* [SHORT PROBLEM]: Scan the data for lines with "part" and report the count by itself.

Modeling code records
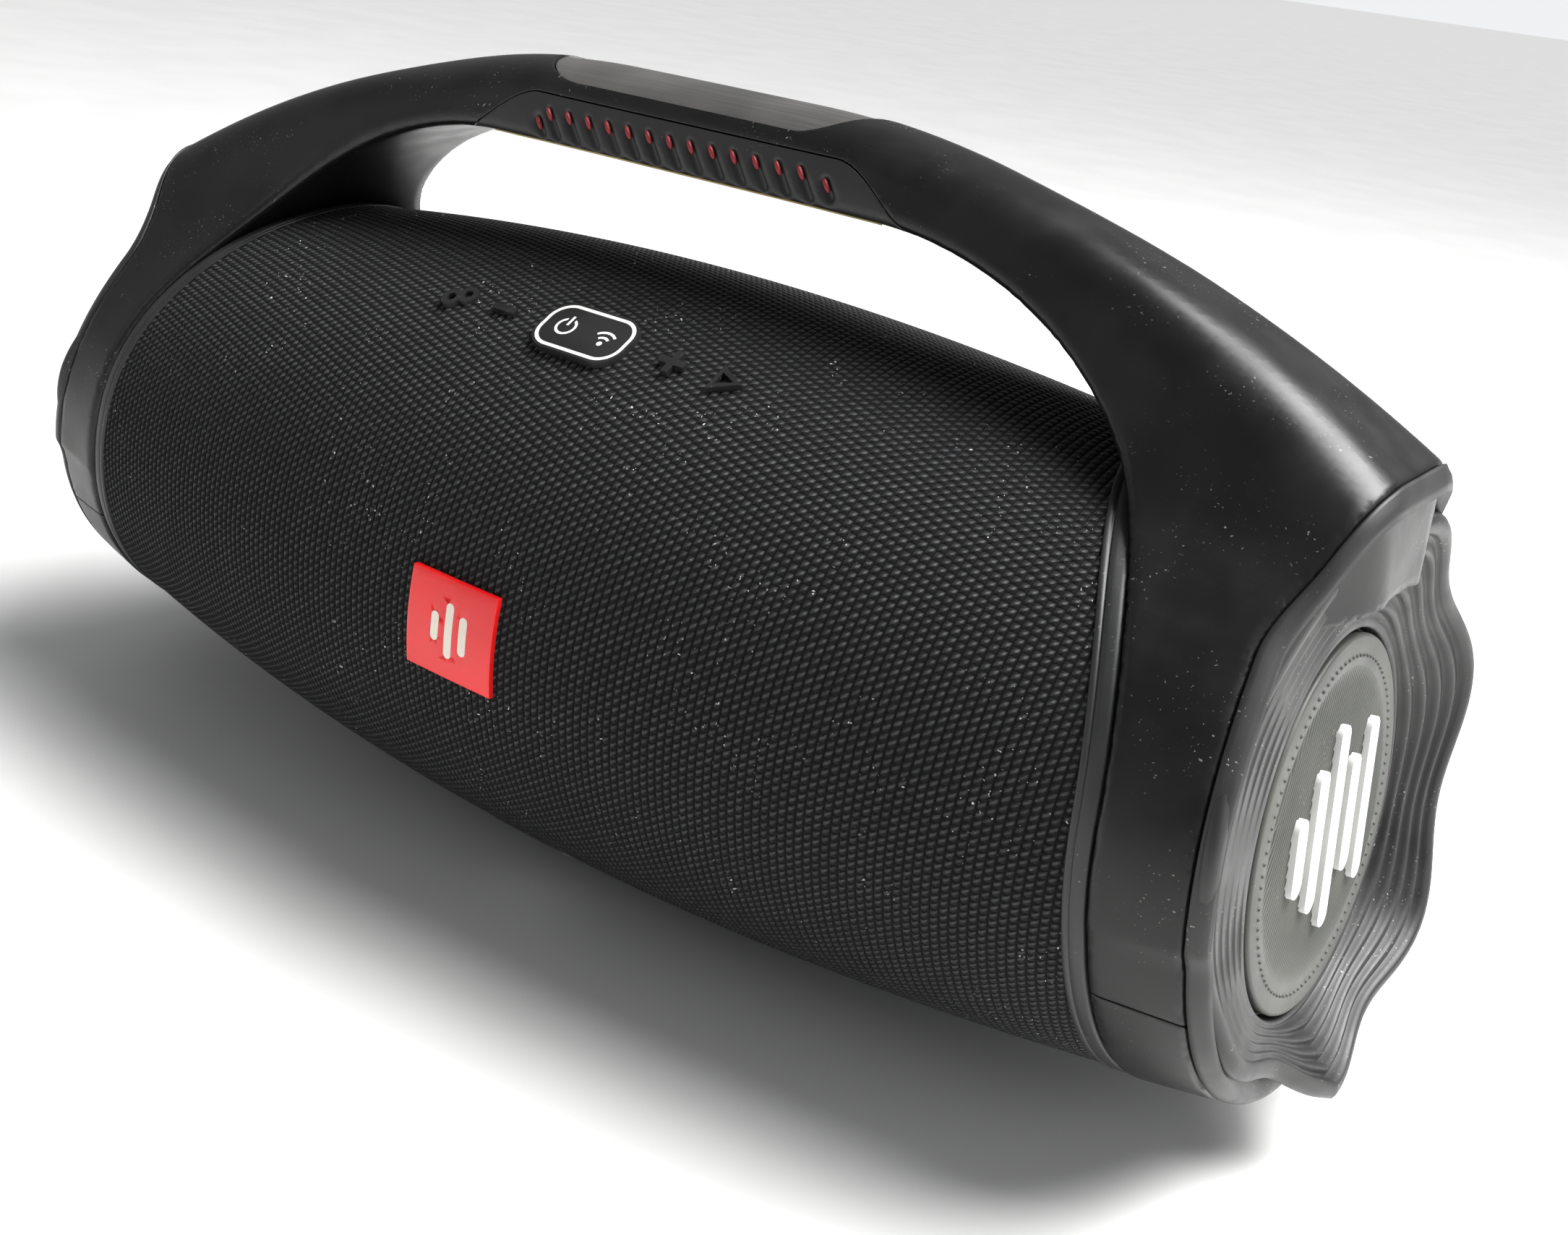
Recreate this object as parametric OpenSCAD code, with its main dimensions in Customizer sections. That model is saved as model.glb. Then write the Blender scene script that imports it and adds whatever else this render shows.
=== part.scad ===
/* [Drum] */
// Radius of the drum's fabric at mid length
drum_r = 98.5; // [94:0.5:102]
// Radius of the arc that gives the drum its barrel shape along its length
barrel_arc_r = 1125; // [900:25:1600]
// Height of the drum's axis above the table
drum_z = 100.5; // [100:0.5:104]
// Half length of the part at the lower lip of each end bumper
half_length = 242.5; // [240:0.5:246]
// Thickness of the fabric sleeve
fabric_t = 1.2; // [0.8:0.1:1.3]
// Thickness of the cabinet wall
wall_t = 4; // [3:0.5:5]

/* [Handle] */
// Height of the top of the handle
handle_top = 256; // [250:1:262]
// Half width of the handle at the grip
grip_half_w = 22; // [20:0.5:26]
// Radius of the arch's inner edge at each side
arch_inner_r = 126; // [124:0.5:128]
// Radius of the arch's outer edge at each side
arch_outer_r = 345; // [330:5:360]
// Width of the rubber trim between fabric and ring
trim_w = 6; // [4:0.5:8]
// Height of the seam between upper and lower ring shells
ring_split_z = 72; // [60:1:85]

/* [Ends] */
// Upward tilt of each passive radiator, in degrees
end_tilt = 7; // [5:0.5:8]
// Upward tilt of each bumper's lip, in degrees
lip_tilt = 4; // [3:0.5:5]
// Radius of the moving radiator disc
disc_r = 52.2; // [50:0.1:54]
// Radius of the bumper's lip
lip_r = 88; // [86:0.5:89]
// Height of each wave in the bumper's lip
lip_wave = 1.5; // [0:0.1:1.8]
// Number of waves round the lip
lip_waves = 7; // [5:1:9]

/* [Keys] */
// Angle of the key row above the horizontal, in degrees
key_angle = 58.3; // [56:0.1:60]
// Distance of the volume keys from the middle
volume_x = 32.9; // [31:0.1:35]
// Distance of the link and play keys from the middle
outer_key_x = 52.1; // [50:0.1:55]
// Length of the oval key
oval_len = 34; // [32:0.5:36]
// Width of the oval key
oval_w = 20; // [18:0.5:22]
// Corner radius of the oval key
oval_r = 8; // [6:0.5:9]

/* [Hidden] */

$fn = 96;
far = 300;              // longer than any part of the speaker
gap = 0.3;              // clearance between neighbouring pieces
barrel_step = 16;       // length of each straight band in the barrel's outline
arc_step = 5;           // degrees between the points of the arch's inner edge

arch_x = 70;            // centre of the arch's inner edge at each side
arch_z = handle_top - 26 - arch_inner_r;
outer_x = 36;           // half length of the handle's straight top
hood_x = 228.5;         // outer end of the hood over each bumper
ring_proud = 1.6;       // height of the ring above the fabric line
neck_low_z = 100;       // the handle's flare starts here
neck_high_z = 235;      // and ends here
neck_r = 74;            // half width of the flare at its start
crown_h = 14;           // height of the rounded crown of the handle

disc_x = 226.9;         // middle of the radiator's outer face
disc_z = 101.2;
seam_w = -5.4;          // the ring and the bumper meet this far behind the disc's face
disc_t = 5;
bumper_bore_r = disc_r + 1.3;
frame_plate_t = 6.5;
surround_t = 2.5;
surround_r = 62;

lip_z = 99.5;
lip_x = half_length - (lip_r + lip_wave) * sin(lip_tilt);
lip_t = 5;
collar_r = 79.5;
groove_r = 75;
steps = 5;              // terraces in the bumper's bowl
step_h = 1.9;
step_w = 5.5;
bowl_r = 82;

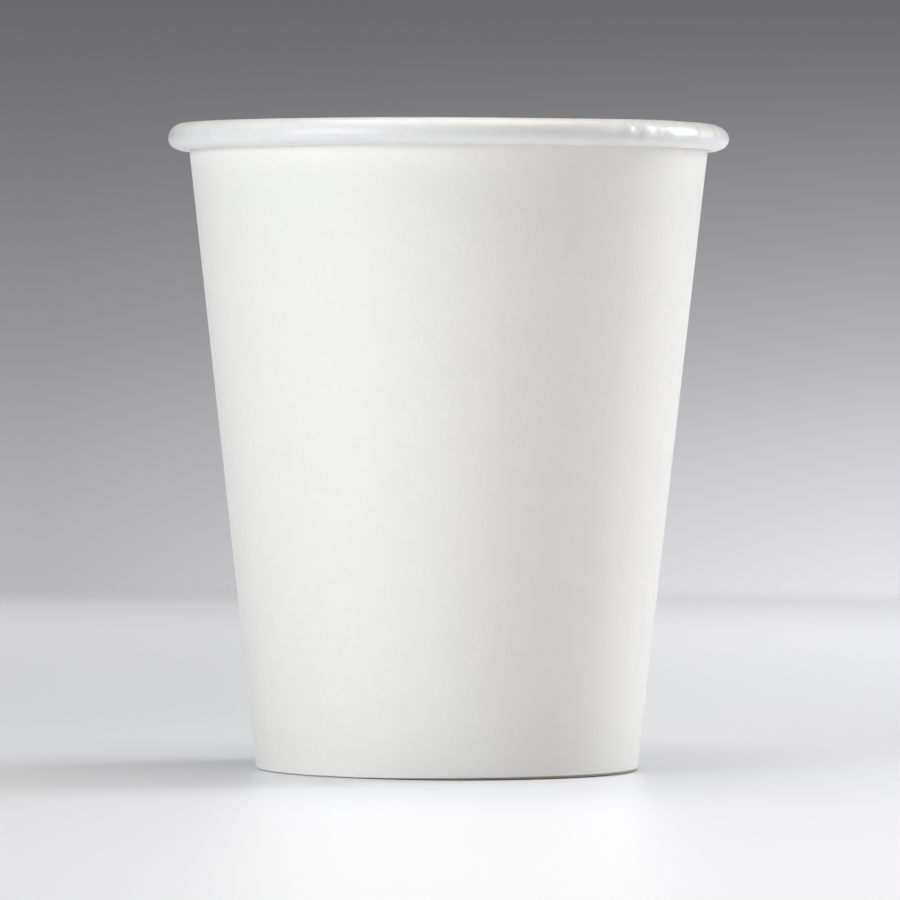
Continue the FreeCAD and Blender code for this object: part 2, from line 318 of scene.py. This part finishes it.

* [FINISHED ANSWER]: 4